### GIVEN ENTRIES ###
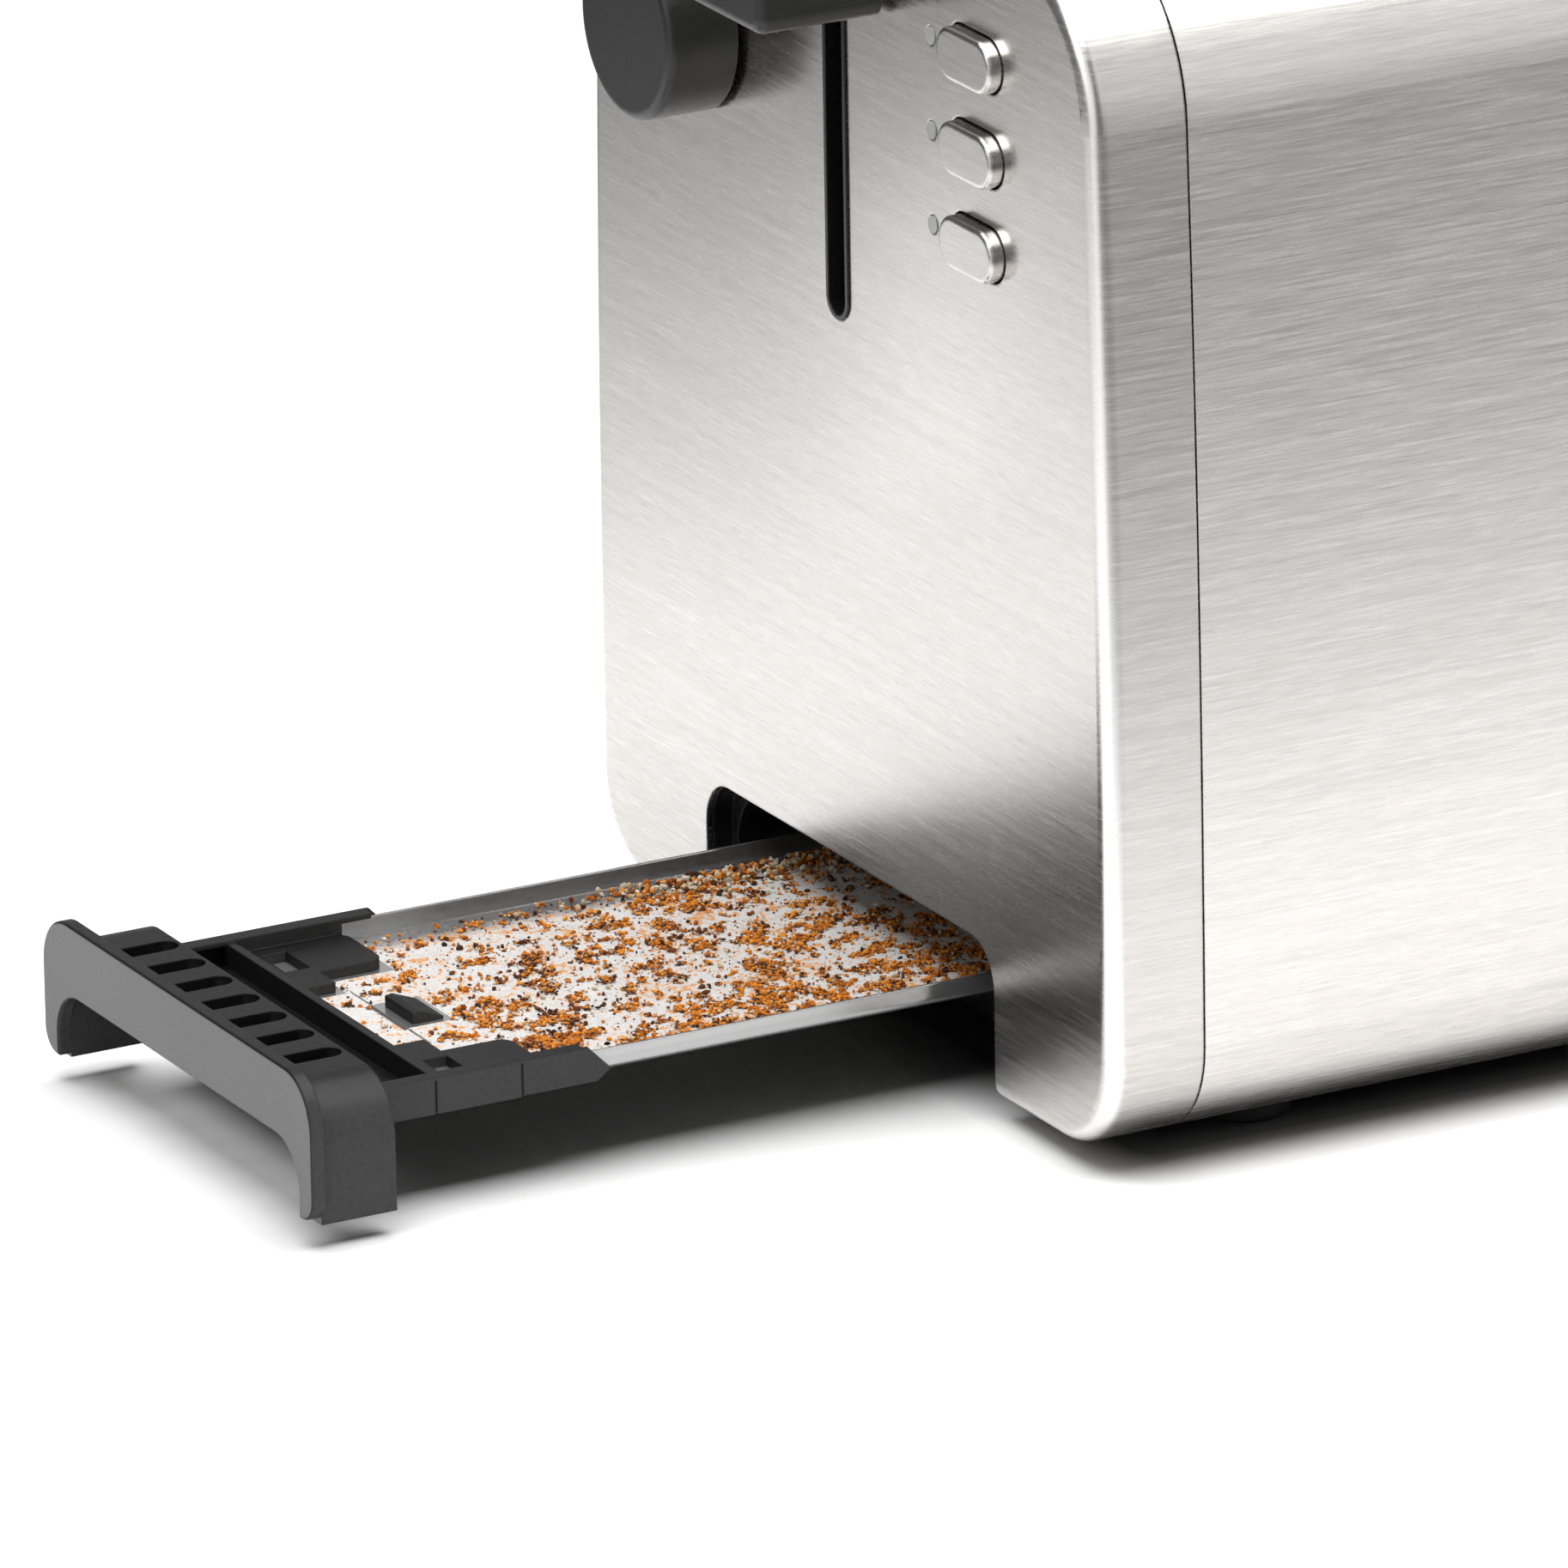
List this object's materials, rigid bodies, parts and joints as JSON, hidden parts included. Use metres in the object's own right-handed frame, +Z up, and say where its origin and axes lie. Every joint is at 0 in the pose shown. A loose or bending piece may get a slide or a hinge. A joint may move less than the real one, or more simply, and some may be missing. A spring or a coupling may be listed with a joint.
{
  "type": "pop up toaster",
  "caption": "Long pop up toaster in brushed steel with bread slots on top, a lever, dial and push buttons on one end, and a pull-out crumb tray with an arched plastic handle.",
  "frame": {"origin": "on the table, under the middle of the steel casing", "axes": "-X towards the end with the lever and the crumb tray, +Y to the side with the dial, +Z up"},
  "size_m": [0.4485, 0.179, 0.2067],
  "materials": {
    "brushed_steel": "brushed",
    "black_plastic": "gloss",
    "tray_plastic": "fine texture",
    "tray_steel": "polished",
    "button_metal": "satin",
    "rubber": "matte",
    "galvanised_steel": "satin",
    "bright_wire": "drawn",
    "mica": "flaky",
    "copper": "enamelled",
    "circuit_board": "gloss",
    "lens": "frosted"
  },
  "bodies": {
    "casing": {"base_plate": "black_plastic", "base_screws": "galvanised_steel", "board_components": "black_plastic", "body_wrap": "brushed_steel", "bread_slot_frame": "black_plastic", "button_carrier": "black_plastic", "centre_heater_board": "mica", "control_board": "circuit_board", "cord_gland": "black_plastic", "dial_sensor": "black_plastic", "front_cap_frame": "black_plastic", "front_end_cap": "brushed_steel", "front_frame": "galvanised_steel", "guide_rods": "bright_wire", "heater_ribbons": "bright_wire", "indicator_lenses": "lens", "left_heater_board": "mica", "left_reflector": "galvanised_steel", "left_tray_rail": "black_plastic", "lever_slot_liner": "black_plastic", "lower_bracket": "galvanised_steel", "magnet_coil": "copper", "magnet_core": "galvanised_steel", "main_switch": "black_plastic", "rear_cap_frame": "black_plastic", "rear_end_cap": "brushed_steel", "rear_frame": "galvanised_steel", "return_spring": "bright_wire", "right_heater_board": "mica", "right_reflector": "galvanised_steel", "right_tray_rail": "black_plastic", "rubber_feet": "rubber", "tactile_switches": "black_plastic", "terminal_block": "black_plastic", "top_bracket": "galvanised_steel", "tray_bezel": "black_plastic"},
    "crumb_tray": {"tray_pan": "tray_steel", "tray_handle": "tray_plastic", "tray_frame": "tray_plastic", "tray_catch": "tray_plastic"},
    "lever_carriage": {"lever_knob": "tray_plastic", "carriage_bracket": "galvanised_steel", "carriage_bushes": "tray_plastic", "left_bread_lifter": "galvanised_steel", "right_bread_lifter": "galvanised_steel", "armature_plate": "galvanised_steel"},
    "left_outer_guard": {"guard_left_outer": "bright_wire"},
    "left_inner_guard": {"guard_left_inner": "bright_wire"},
    "right_inner_guard": {"guard_right_inner": "bright_wire"},
    "right_outer_guard": {"guard_right_outer": "bright_wire"},
    "stop_button": {"stop_button": "button_metal"},
    "defrost_button": {"defrost_button": "button_metal"},
    "reheat_button": {"reheat_button": "button_metal"},
    "browning_dial": {"browning_dial": "tray_plastic"}
  },
  "joints": [
    {"name": "tray_slide", "type": "slide", "parent": "casing", "child": "crumb_tray", "axis": [-1, 0, 0], "range_m": [-0.1254, 0.11]},
    {"name": "lever_slide", "type": "slide", "parent": "casing", "child": "lever_carriage", "axis": [0, 0, -1], "range_m": [0, 0.057], "stiffness_N_per_m": 45, "springref_m": -0.08, "deforming": ["return_spring"]},
    {"name": "left_outer_guard_slide", "type": "slide", "parent": "casing", "child": "left_outer_guard", "axis": [0, -1, 0], "range_m": [0, 0.005]},
    {"name": "left_inner_guard_slide", "type": "slide", "parent": "casing", "child": "left_inner_guard", "axis": [0, 1, 0], "range_m": [0, 0.005]},
    {"name": "right_inner_guard_slide", "type": "slide", "parent": "casing", "child": "right_inner_guard", "axis": [0, -1, 0], "range_m": [0, 0.005]},
    {"name": "right_outer_guard_slide", "type": "slide", "parent": "casing", "child": "right_outer_guard", "axis": [0, 1, 0], "range_m": [0, 0.005]},
    {"name": "stop_press", "type": "slide", "parent": "casing", "child": "stop_button", "axis": [1, 0, 0], "range_m": [0, 0.0018], "stiffness_N_per_m": 400, "springref_m": -0.001},
    {"name": "defrost_press", "type": "slide", "parent": "casing", "child": "defrost_button", "axis": [1, 0, 0], "range_m": [0, 0.0018], "stiffness_N_per_m": 400, "springref_m": -0.001},
    {"name": "reheat_press", "type": "slide", "parent": "casing", "child": "reheat_button", "axis": [1, 0, 0], "range_m": [0, 0.0018], "stiffness_N_per_m": 400, "springref_m": -0.001},
    {"name": "dial_turn", "type": "hinge", "parent": "casing", "child": "browning_dial", "pos_m": [-0.168, 0.048, 0.165], "axis": [-1, 0, 0], "range_deg": [-140, 140]}
  ],
  "couplings": [
    {"joint": "left_outer_guard_slide", "follows": "lever_slide", "ratio": 0.087719},
    {"joint": "left_inner_guard_slide", "follows": "lever_slide", "ratio": 0.087719},
    {"joint": "right_inner_guard_slide", "follows": "lever_slide", "ratio": 0.087719},
    {"joint": "right_outer_guard_slide", "follows": "lever_slide", "ratio": 0.087719}
  ]
}
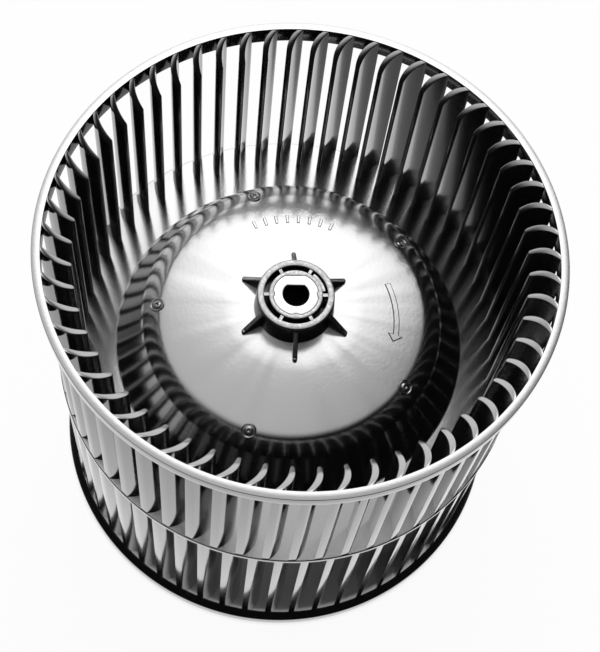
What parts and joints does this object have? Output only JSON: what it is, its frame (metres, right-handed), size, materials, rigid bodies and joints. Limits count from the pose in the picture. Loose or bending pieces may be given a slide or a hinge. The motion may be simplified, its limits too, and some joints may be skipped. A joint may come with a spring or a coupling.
{
  "type": "fan impeller",
  "caption": "Black double-inlet blower wheel: two cages of forward-curved blades either side of a domed web, with end rings and a metal D-bore hub insert.",
  "frame": {"origin": "on the shaft axis, in the plane of the lower end ring's outer face", "axes": "+Z along the shaft axis towards the crown of the web and the upper inlet; +Y points the way the flat of the bore faces"},
  "size_m": [0.152, 0.152, 0.138],
  "materials": {
    "black_plastic": "injection-moulded black plastic with a soft gloss",
    "insert_metal": "bright turned and fluted metal"
  },
  "bodies": {
    "root": {"impeller_moulding": "black_plastic", "hub_insert": "insert_metal"}
  },
  "joints": []
}
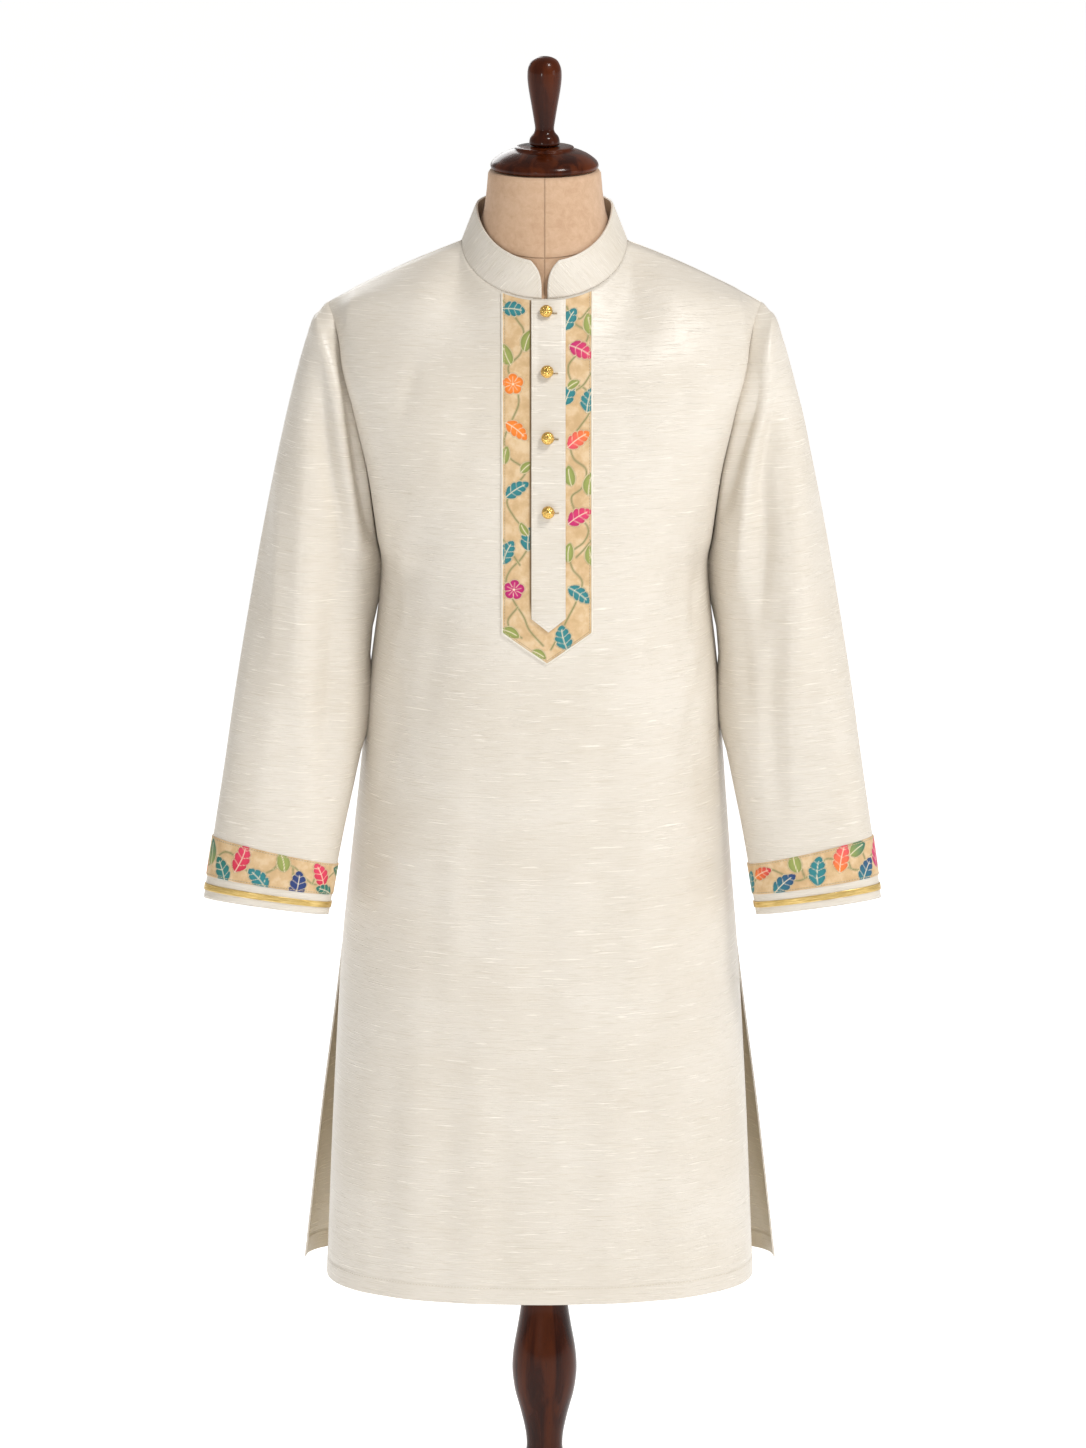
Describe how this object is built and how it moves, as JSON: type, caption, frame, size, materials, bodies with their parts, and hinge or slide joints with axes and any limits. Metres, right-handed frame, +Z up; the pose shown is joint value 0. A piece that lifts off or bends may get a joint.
###
TASK GOAL: Print out every entry above without changing a word, and leave out the pictures.

FULL RESPONSE:
List this object's materials, rigid bodies, parts and joints as JSON, hidden parts included. Use metres in the object's own right-handed frame, +Z up, and say where its origin and axes lie. Every joint is at 0 in the pose shown. A loose or bending piece may get a slide or a hinge. A joint may move less than the real one, or more simply, and some may be missing. A spring or a coupling may be listed with a joint.
{
  "type": "pop up toaster",
  "caption": "Long pop up toaster in brushed steel with bread slots on top, a lever, dial and push buttons on one end, and a pull-out crumb tray with an arched plastic handle.",
  "frame": {"origin": "on the table, under the middle of the steel casing", "axes": "-X towards the end with the lever and the crumb tray, +Y to the side with the dial, +Z up"},
  "size_m": [0.4485, 0.179, 0.2067],
  "materials": {
    "brushed_steel": "brushed",
    "black_plastic": "gloss",
    "tray_plastic": "fine texture",
    "tray_steel": "polished",
    "button_metal": "satin",
    "rubber": "matte",
    "galvanised_steel": "satin",
    "bright_wire": "drawn",
    "mica": "flaky",
    "copper": "enamelled",
    "circuit_board": "gloss",
    "lens": "frosted"
  },
  "bodies": {
    "casing": {"base_plate": "black_plastic", "base_screws": "galvanised_steel", "board_components": "black_plastic", "body_wrap": "brushed_steel", "bread_slot_frame": "black_plastic", "button_carrier": "black_plastic", "centre_heater_board": "mica", "control_board": "circuit_board", "cord_gland": "black_plastic", "dial_sensor": "black_plastic", "front_cap_frame": "black_plastic", "front_end_cap": "brushed_steel", "front_frame": "galvanised_steel", "guide_rods": "bright_wire", "heater_ribbons": "bright_wire", "indicator_lenses": "lens", "left_heater_board": "mica", "left_reflector": "galvanised_steel", "left_tray_rail": "black_plastic", "lever_slot_liner": "black_plastic", "lower_bracket": "galvanised_steel", "magnet_coil": "copper", "magnet_core": "galvanised_steel", "main_switch": "black_plastic", "rear_cap_frame": "black_plastic", "rear_end_cap": "brushed_steel", "rear_frame": "galvanised_steel", "return_spring": "bright_wire", "right_heater_board": "mica", "right_reflector": "galvanised_steel", "right_tray_rail": "black_plastic", "rubber_feet": "rubber", "tactile_switches": "black_plastic", "terminal_block": "black_plastic", "top_bracket": "galvanised_steel", "tray_bezel": "black_plastic"},
    "crumb_tray": {"tray_pan": "tray_steel", "tray_handle": "tray_plastic", "tray_frame": "tray_plastic", "tray_catch": "tray_plastic"},
    "lever_carriage": {"lever_knob": "tray_plastic", "carriage_bracket": "galvanised_steel", "carriage_bushes": "tray_plastic", "left_bread_lifter": "galvanised_steel", "right_bread_lifter": "galvanised_steel", "armature_plate": "galvanised_steel"},
    "left_outer_guard": {"guard_left_outer": "bright_wire"},
    "left_inner_guard": {"guard_left_inner": "bright_wire"},
    "right_inner_guard": {"guard_right_inner": "bright_wire"},
    "right_outer_guard": {"guard_right_outer": "bright_wire"},
    "stop_button": {"stop_button": "button_metal"},
    "defrost_button": {"defrost_button": "button_metal"},
    "reheat_button": {"reheat_button": "button_metal"},
    "browning_dial": {"browning_dial": "tray_plastic"}
  },
  "joints": [
    {"name": "tray_slide", "type": "slide", "parent": "casing", "child": "crumb_tray", "axis": [-1, 0, 0], "range_m": [-0.1254, 0.11]},
    {"name": "lever_slide", "type": "slide", "parent": "casing", "child": "lever_carriage", "axis": [0, 0, -1], "range_m": [0, 0.057], "stiffness_N_per_m": 45, "springref_m": -0.08, "deforming": ["return_spring"]},
    {"name": "left_outer_guard_slide", "type": "slide", "parent": "casing", "child": "left_outer_guard", "axis": [0, -1, 0], "range_m": [0, 0.005]},
    {"name": "left_inner_guard_slide", "type": "slide", "parent": "casing", "child": "left_inner_guard", "axis": [0, 1, 0], "range_m": [0, 0.005]},
    {"name": "right_inner_guard_slide", "type": "slide", "parent": "casing", "child": "right_inner_guard", "axis": [0, -1, 0], "range_m": [0, 0.005]},
    {"name": "right_outer_guard_slide", "type": "slide", "parent": "casing", "child": "right_outer_guard", "axis": [0, 1, 0], "range_m": [0, 0.005]},
    {"name": "stop_press", "type": "slide", "parent": "casing", "child": "stop_button", "axis": [1, 0, 0], "range_m": [0, 0.0018], "stiffness_N_per_m": 400, "springref_m": -0.001},
    {"name": "defrost_press", "type": "slide", "parent": "casing", "child": "defrost_button", "axis": [1, 0, 0], "range_m": [0, 0.0018], "stiffness_N_per_m": 400, "springref_m": -0.001},
    {"name": "reheat_press", "type": "slide", "parent": "casing", "child": "reheat_button", "axis": [1, 0, 0], "range_m": [0, 0.0018], "stiffness_N_per_m": 400, "springref_m": -0.001},
    {"name": "dial_turn", "type": "hinge", "parent": "casing", "child": "browning_dial", "pos_m": [-0.168, 0.048, 0.165], "axis": [-1, 0, 0], "range_deg": [-140, 140]}
  ],
  "couplings": [
    {"joint": "left_outer_guard_slide", "follows": "lever_slide", "ratio": 0.087719},
    {"joint": "left_inner_guard_slide", "follows": "lever_slide", "ratio": 0.087719},
    {"joint": "right_inner_guard_slide", "follows": "lever_slide", "ratio": 0.087719},
    {"joint": "right_outer_guard_slide", "follows": "lever_slide", "ratio": 0.087719}
  ]
}
What parts and joints does this object have? Output only JSON: what it is, its frame (metres, right-handed), size, materials, rigid bodies and joints. Limits count from the pose in the picture. Loose or bending pieces may be given a slide or a hinge. The motion may be simplified, its limits too, and some joints may be skipped. A joint may come with a spring or a coupling.
{
  "type": "fan impeller",
  "caption": "Black double-inlet blower wheel: two cages of forward-curved blades either side of a domed web, with end rings and a metal D-bore hub insert.",
  "frame": {"origin": "on the shaft axis, in the plane of the lower end ring's outer face", "axes": "+Z along the shaft axis towards the crown of the web and the upper inlet; +Y points the way the flat of the bore faces"},
  "size_m": [0.152, 0.152, 0.138],
  "materials": {
    "black_plastic": "injection-moulded black plastic with a soft gloss",
    "insert_metal": "bright turned and fluted metal"
  },
  "bodies": {
    "root": {"impeller_moulding": "black_plastic", "hub_insert": "insert_metal"}
  },
  "joints": []
}
Describe how this object is built and how it moves, as JSON: type, caption, frame, size, materials, bodies with their parts, and hinge or slide joints with axes and any limits. Metres, right-handed frame, +Z up; the pose shown is joint value 0. A piece that lifts off or bends may get a joint.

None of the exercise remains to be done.